■ **GIVEN INSTRUCTION**:
Faithfully return all lines, omitting every embedded picture.

[Object data in JSON]
———

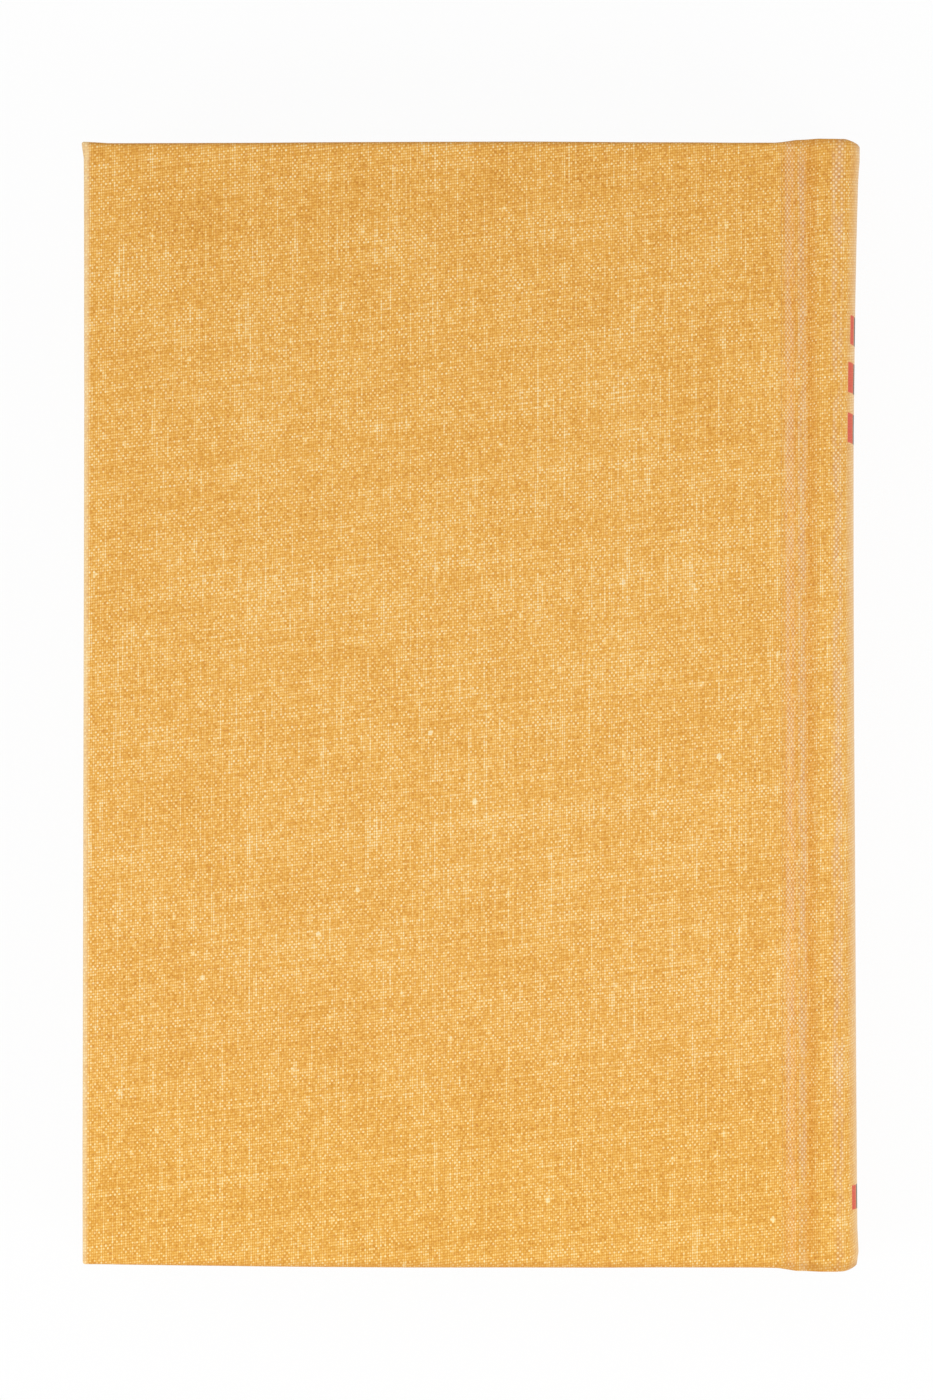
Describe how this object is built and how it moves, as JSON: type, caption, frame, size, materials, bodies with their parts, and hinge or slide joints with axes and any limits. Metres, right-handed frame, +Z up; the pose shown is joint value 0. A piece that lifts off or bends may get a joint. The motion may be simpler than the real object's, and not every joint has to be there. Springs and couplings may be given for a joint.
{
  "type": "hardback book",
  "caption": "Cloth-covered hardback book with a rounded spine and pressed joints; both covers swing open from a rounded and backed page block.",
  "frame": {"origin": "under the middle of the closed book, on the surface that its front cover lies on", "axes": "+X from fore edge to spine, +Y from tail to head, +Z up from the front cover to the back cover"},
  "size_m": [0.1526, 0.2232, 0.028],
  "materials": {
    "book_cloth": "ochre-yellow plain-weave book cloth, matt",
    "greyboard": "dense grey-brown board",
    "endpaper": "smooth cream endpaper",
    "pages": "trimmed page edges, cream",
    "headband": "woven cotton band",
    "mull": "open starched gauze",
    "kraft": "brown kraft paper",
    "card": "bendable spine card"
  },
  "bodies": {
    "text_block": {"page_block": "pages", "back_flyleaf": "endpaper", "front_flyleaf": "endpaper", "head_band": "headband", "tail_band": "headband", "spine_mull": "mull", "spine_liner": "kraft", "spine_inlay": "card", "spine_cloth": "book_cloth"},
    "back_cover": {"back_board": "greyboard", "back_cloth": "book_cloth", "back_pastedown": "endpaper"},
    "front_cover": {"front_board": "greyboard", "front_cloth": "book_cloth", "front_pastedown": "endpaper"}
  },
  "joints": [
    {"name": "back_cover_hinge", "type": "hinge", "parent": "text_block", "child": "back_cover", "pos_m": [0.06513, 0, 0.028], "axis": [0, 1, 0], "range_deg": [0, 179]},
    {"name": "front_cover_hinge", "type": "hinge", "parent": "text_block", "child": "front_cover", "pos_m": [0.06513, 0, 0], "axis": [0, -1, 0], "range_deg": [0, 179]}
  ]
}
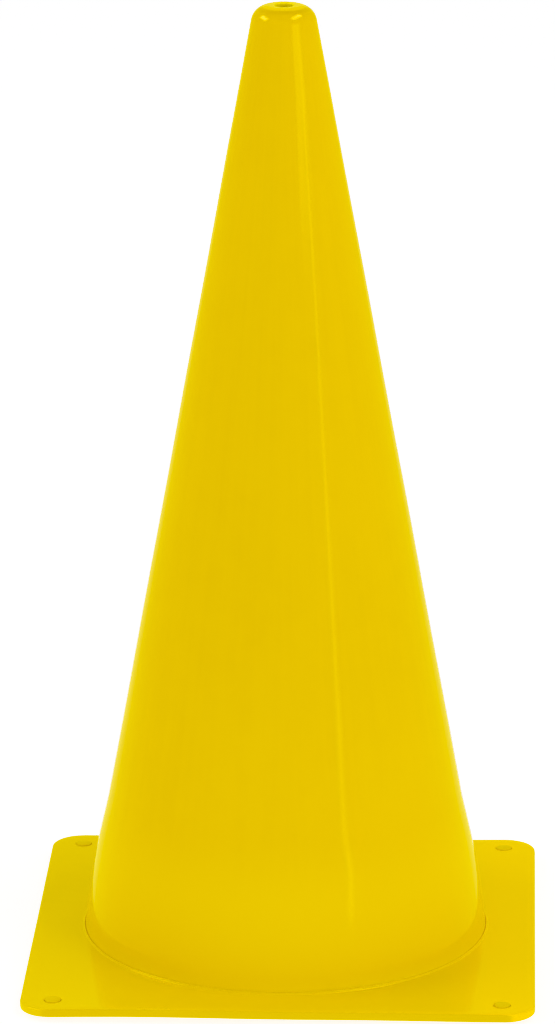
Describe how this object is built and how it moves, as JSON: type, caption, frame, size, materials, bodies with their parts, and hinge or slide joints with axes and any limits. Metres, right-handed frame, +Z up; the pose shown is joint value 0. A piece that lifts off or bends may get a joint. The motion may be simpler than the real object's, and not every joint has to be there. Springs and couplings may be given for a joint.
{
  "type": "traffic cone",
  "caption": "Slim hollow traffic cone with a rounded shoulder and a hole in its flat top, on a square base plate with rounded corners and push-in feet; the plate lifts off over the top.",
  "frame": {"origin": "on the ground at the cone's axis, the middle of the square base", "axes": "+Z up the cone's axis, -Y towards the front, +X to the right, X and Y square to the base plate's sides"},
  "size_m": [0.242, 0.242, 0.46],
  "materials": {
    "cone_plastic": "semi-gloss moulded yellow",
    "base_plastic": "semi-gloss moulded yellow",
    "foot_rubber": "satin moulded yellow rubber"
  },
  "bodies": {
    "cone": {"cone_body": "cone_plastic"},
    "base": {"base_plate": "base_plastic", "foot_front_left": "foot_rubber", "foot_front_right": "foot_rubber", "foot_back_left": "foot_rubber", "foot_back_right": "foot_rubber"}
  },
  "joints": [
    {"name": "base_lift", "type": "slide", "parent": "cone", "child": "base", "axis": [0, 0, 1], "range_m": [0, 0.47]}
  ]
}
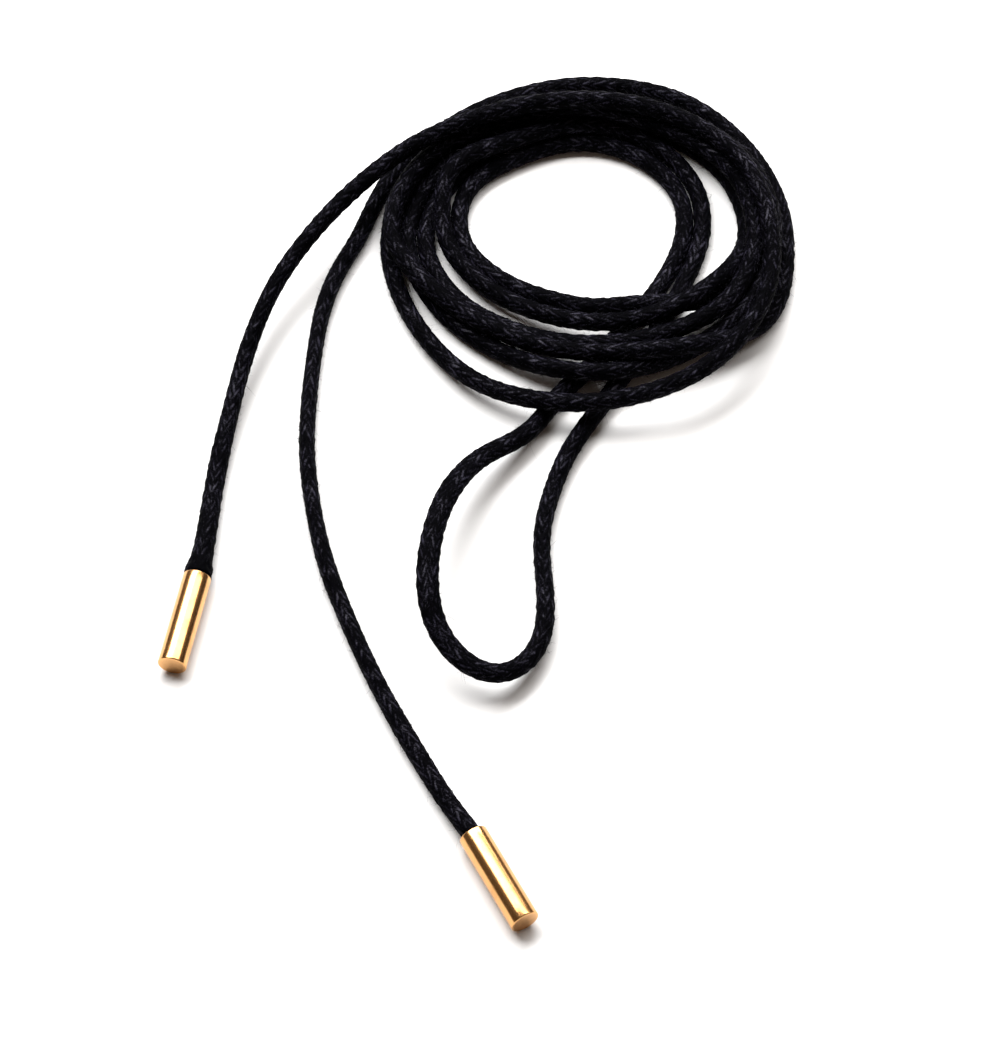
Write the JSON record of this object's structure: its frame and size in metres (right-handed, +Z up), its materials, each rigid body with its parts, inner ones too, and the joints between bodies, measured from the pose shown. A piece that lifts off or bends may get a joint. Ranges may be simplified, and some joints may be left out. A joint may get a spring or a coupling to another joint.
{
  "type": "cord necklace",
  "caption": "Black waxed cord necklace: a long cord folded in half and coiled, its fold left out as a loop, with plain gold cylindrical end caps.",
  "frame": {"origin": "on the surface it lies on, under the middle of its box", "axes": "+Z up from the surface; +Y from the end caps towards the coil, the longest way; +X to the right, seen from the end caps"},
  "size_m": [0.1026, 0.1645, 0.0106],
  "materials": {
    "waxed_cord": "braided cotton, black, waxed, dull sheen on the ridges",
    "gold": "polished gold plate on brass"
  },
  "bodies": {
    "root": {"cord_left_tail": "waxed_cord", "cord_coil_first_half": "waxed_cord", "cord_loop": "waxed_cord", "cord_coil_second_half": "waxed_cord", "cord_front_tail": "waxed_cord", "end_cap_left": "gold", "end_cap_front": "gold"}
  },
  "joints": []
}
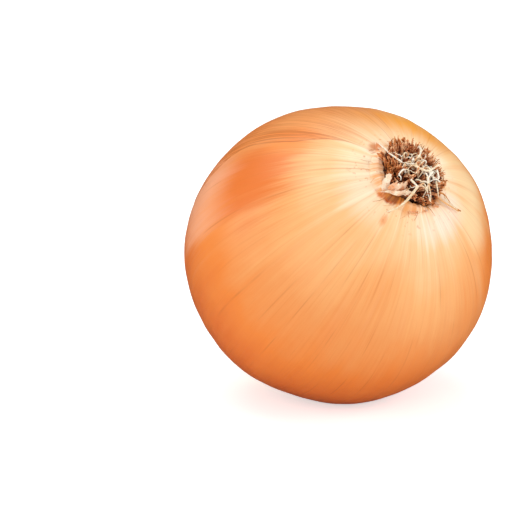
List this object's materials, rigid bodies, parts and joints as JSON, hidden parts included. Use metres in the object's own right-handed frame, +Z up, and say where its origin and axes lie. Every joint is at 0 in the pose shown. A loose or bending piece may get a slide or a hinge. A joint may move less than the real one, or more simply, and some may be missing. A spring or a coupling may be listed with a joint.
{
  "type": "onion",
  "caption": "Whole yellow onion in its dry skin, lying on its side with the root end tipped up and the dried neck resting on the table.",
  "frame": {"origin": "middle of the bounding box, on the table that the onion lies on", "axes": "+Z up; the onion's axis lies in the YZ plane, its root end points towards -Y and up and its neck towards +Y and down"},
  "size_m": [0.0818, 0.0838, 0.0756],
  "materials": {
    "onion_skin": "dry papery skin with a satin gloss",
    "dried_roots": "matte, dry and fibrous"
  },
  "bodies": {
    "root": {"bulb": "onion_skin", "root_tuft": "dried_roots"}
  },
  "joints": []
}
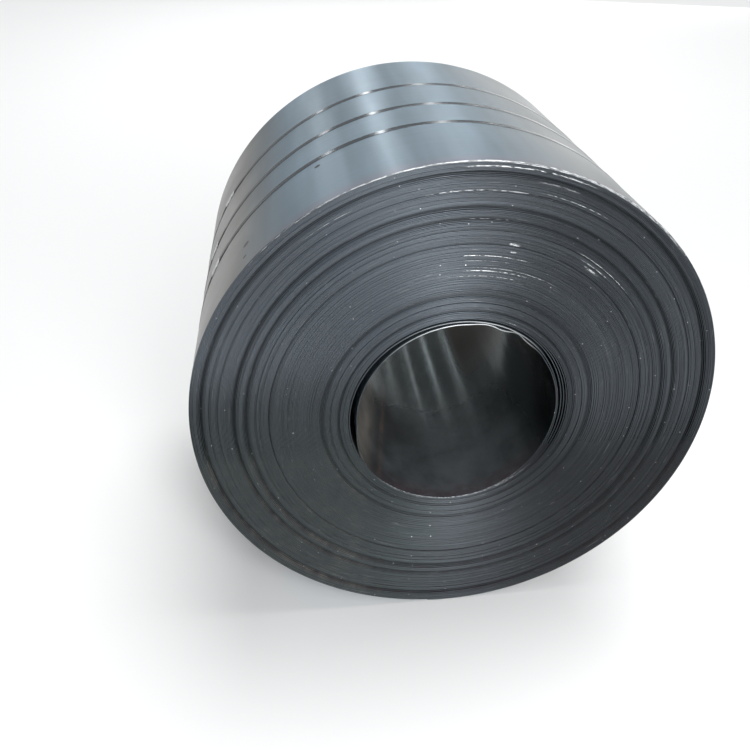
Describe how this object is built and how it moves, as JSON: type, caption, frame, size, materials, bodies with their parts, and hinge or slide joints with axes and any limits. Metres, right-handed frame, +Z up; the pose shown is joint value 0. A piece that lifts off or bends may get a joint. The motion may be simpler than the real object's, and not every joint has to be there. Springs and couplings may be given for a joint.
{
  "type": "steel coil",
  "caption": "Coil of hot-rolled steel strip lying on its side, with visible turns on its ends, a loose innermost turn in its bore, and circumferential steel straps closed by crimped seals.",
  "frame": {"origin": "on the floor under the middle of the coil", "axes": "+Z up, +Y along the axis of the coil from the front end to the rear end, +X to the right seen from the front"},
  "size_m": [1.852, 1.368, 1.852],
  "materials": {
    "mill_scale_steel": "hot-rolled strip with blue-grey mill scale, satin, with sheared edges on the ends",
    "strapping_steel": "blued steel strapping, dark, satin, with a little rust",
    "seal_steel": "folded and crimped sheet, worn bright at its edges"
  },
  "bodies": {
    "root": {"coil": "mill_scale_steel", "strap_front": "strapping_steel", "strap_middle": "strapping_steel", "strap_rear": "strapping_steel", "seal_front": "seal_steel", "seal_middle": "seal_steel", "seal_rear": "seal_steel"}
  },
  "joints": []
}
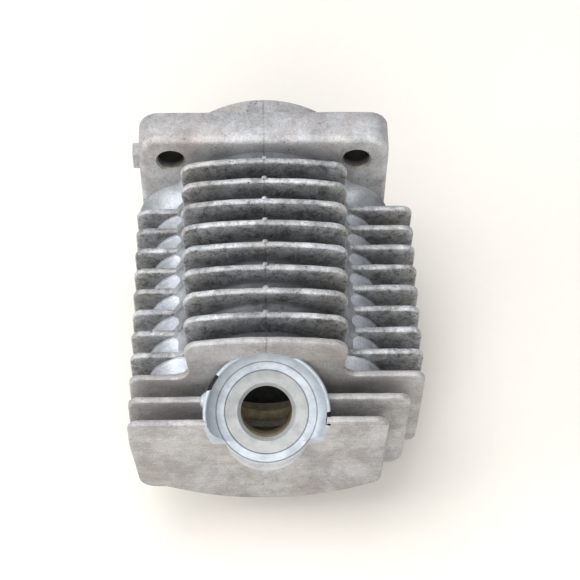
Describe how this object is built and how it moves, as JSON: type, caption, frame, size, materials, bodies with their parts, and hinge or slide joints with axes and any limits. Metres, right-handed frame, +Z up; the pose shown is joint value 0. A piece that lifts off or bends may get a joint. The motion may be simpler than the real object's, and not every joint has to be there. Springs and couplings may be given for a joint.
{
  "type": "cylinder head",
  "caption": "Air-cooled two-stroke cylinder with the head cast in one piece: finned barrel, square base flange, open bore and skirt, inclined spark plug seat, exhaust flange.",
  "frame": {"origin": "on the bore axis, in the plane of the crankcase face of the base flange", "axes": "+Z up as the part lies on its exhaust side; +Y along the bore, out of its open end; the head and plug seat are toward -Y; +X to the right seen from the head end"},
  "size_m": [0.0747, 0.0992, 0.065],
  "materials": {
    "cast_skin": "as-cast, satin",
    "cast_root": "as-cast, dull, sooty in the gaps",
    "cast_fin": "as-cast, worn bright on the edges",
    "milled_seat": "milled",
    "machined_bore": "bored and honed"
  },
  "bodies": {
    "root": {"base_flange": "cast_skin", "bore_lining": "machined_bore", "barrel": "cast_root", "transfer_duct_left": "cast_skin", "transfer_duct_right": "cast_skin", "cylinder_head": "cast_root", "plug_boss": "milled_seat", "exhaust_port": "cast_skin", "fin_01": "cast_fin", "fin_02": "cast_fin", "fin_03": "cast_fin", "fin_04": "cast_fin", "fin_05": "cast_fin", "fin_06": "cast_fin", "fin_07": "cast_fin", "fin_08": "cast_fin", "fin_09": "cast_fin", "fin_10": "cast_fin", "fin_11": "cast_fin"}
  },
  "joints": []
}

———

■ **ANSWER TO THE EXERCISE**:
Describe how this object is built and how it moves, as JSON: type, caption, frame, size, materials, bodies with their parts, and hinge or slide joints with axes and any limits. Metres, right-handed frame, +Z up; the pose shown is joint value 0. A piece that lifts off or bends may get a joint. The motion may be simpler than the real object's, and not every joint has to be there. Springs and couplings may be given for a joint.
{
  "type": "hardback book",
  "caption": "Cloth-covered hardback book with a rounded spine and pressed joints; both covers swing open from a rounded and backed page block.",
  "frame": {"origin": "under the middle of the closed book, on the surface that its front cover lies on", "axes": "+X from fore edge to spine, +Y from tail to head, +Z up from the front cover to the back cover"},
  "size_m": [0.1526, 0.2232, 0.028],
  "materials": {
    "book_cloth": "ochre-yellow plain-weave book cloth, matt",
    "greyboard": "dense grey-brown board",
    "endpaper": "smooth cream endpaper",
    "pages": "trimmed page edges, cream",
    "headband": "woven cotton band",
    "mull": "open starched gauze",
    "kraft": "brown kraft paper",
    "card": "bendable spine card"
  },
  "bodies": {
    "text_block": {"page_block": "pages", "back_flyleaf": "endpaper", "front_flyleaf": "endpaper", "head_band": "headband", "tail_band": "headband", "spine_mull": "mull", "spine_liner": "kraft", "spine_inlay": "card", "spine_cloth": "book_cloth"},
    "back_cover": {"back_board": "greyboard", "back_cloth": "book_cloth", "back_pastedown": "endpaper"},
    "front_cover": {"front_board": "greyboard", "front_cloth": "book_cloth", "front_pastedown": "endpaper"}
  },
  "joints": [
    {"name": "back_cover_hinge", "type": "hinge", "parent": "text_block", "child": "back_cover", "pos_m": [0.06513, 0, 0.028], "axis": [0, 1, 0], "range_deg": [0, 179]},
    {"name": "front_cover_hinge", "type": "hinge", "parent": "text_block", "child": "front_cover", "pos_m": [0.06513, 0, 0], "axis": [0, -1, 0], "range_deg": [0, 179]}
  ]
}
Describe how this object is built and how it moves, as JSON: type, caption, frame, size, materials, bodies with their parts, and hinge or slide joints with axes and any limits. Metres, right-handed frame, +Z up; the pose shown is joint value 0. A piece that lifts off or bends may get a joint. The motion may be simpler than the real object's, and not every joint has to be there. Springs and couplings may be given for a joint.
{
  "type": "traffic cone",
  "caption": "Slim hollow traffic cone with a rounded shoulder and a hole in its flat top, on a square base plate with rounded corners and push-in feet; the plate lifts off over the top.",
  "frame": {"origin": "on the ground at the cone's axis, the middle of the square base", "axes": "+Z up the cone's axis, -Y towards the front, +X to the right, X and Y square to the base plate's sides"},
  "size_m": [0.242, 0.242, 0.46],
  "materials": {
    "cone_plastic": "semi-gloss moulded yellow",
    "base_plastic": "semi-gloss moulded yellow",
    "foot_rubber": "satin moulded yellow rubber"
  },
  "bodies": {
    "cone": {"cone_body": "cone_plastic"},
    "base": {"base_plate": "base_plastic", "foot_front_left": "foot_rubber", "foot_front_right": "foot_rubber", "foot_back_left": "foot_rubber", "foot_back_right": "foot_rubber"}
  },
  "joints": [
    {"name": "base_lift", "type": "slide", "parent": "cone", "child": "base", "axis": [0, 0, 1], "range_m": [0, 0.47]}
  ]
}
Write the JSON record of this object's structure: its frame and size in metres (right-handed, +Z up), its materials, each rigid body with its parts, inner ones too, and the joints between bodies, measured from the pose shown. A piece that lifts off or bends may get a joint. Ranges may be simplified, and some joints may be left out. A joint may get a spring or a coupling to another joint.
{
  "type": "cord necklace",
  "caption": "Black waxed cord necklace: a long cord folded in half and coiled, its fold left out as a loop, with plain gold cylindrical end caps.",
  "frame": {"origin": "on the surface it lies on, under the middle of its box", "axes": "+Z up from the surface; +Y from the end caps towards the coil, the longest way; +X to the right, seen from the end caps"},
  "size_m": [0.1026, 0.1645, 0.0106],
  "materials": {
    "waxed_cord": "braided cotton, black, waxed, dull sheen on the ridges",
    "gold": "polished gold plate on brass"
  },
  "bodies": {
    "root": {"cord_left_tail": "waxed_cord", "cord_coil_first_half": "waxed_cord", "cord_loop": "waxed_cord", "cord_coil_second_half": "waxed_cord", "cord_front_tail": "waxed_cord", "end_cap_left": "gold", "end_cap_front": "gold"}
  },
  "joints": []
}
List this object's materials, rigid bodies, parts and joints as JSON, hidden parts included. Use metres in the object's own right-handed frame, +Z up, and say where its origin and axes lie. Every joint is at 0 in the pose shown. A loose or bending piece may get a slide or a hinge. A joint may move less than the real one, or more simply, and some may be missing. A spring or a coupling may be listed with a joint.
{
  "type": "onion",
  "caption": "Whole yellow onion in its dry skin, lying on its side with the root end tipped up and the dried neck resting on the table.",
  "frame": {"origin": "middle of the bounding box, on the table that the onion lies on", "axes": "+Z up; the onion's axis lies in the YZ plane, its root end points towards -Y and up and its neck towards +Y and down"},
  "size_m": [0.0818, 0.0838, 0.0756],
  "materials": {
    "onion_skin": "dry papery skin with a satin gloss",
    "dried_roots": "matte, dry and fibrous"
  },
  "bodies": {
    "root": {"bulb": "onion_skin", "root_tuft": "dried_roots"}
  },
  "joints": []
}
Describe how this object is built and how it moves, as JSON: type, caption, frame, size, materials, bodies with their parts, and hinge or slide joints with axes and any limits. Metres, right-handed frame, +Z up; the pose shown is joint value 0. A piece that lifts off or bends may get a joint. The motion may be simpler than the real object's, and not every joint has to be there. Springs and couplings may be given for a joint.
{
  "type": "steel coil",
  "caption": "Coil of hot-rolled steel strip lying on its side, with visible turns on its ends, a loose innermost turn in its bore, and circumferential steel straps closed by crimped seals.",
  "frame": {"origin": "on the floor under the middle of the coil", "axes": "+Z up, +Y along the axis of the coil from the front end to the rear end, +X to the right seen from the front"},
  "size_m": [1.852, 1.368, 1.852],
  "materials": {
    "mill_scale_steel": "hot-rolled strip with blue-grey mill scale, satin, with sheared edges on the ends",
    "strapping_steel": "blued steel strapping, dark, satin, with a little rust",
    "seal_steel": "folded and crimped sheet, worn bright at its edges"
  },
  "bodies": {
    "root": {"coil": "mill_scale_steel", "strap_front": "strapping_steel", "strap_middle": "strapping_steel", "strap_rear": "strapping_steel", "seal_front": "seal_steel", "seal_middle": "seal_steel", "seal_rear": "seal_steel"}
  },
  "joints": []
}
Describe how this object is built and how it moves, as JSON: type, caption, frame, size, materials, bodies with their parts, and hinge or slide joints with axes and any limits. Metres, right-handed frame, +Z up; the pose shown is joint value 0. A piece that lifts off or bends may get a joint. The motion may be simpler than the real object's, and not every joint has to be there. Springs and couplings may be given for a joint.
{
  "type": "cylinder head",
  "caption": "Air-cooled two-stroke cylinder with the head cast in one piece: finned barrel, square base flange, open bore and skirt, inclined spark plug seat, exhaust flange.",
  "frame": {"origin": "on the bore axis, in the plane of the crankcase face of the base flange", "axes": "+Z up as the part lies on its exhaust side; +Y along the bore, out of its open end; the head and plug seat are toward -Y; +X to the right seen from the head end"},
  "size_m": [0.0747, 0.0992, 0.065],
  "materials": {
    "cast_skin": "as-cast, satin",
    "cast_root": "as-cast, dull, sooty in the gaps",
    "cast_fin": "as-cast, worn bright on the edges",
    "milled_seat": "milled",
    "machined_bore": "bored and honed"
  },
  "bodies": {
    "root": {"base_flange": "cast_skin", "bore_lining": "machined_bore", "barrel": "cast_root", "transfer_duct_left": "cast_skin", "transfer_duct_right": "cast_skin", "cylinder_head": "cast_root", "plug_boss": "milled_seat", "exhaust_port": "cast_skin", "fin_01": "cast_fin", "fin_02": "cast_fin", "fin_03": "cast_fin", "fin_04": "cast_fin", "fin_05": "cast_fin", "fin_06": "cast_fin", "fin_07": "cast_fin", "fin_08": "cast_fin", "fin_09": "cast_fin", "fin_10": "cast_fin", "fin_11": "cast_fin"}
  },
  "joints": []
}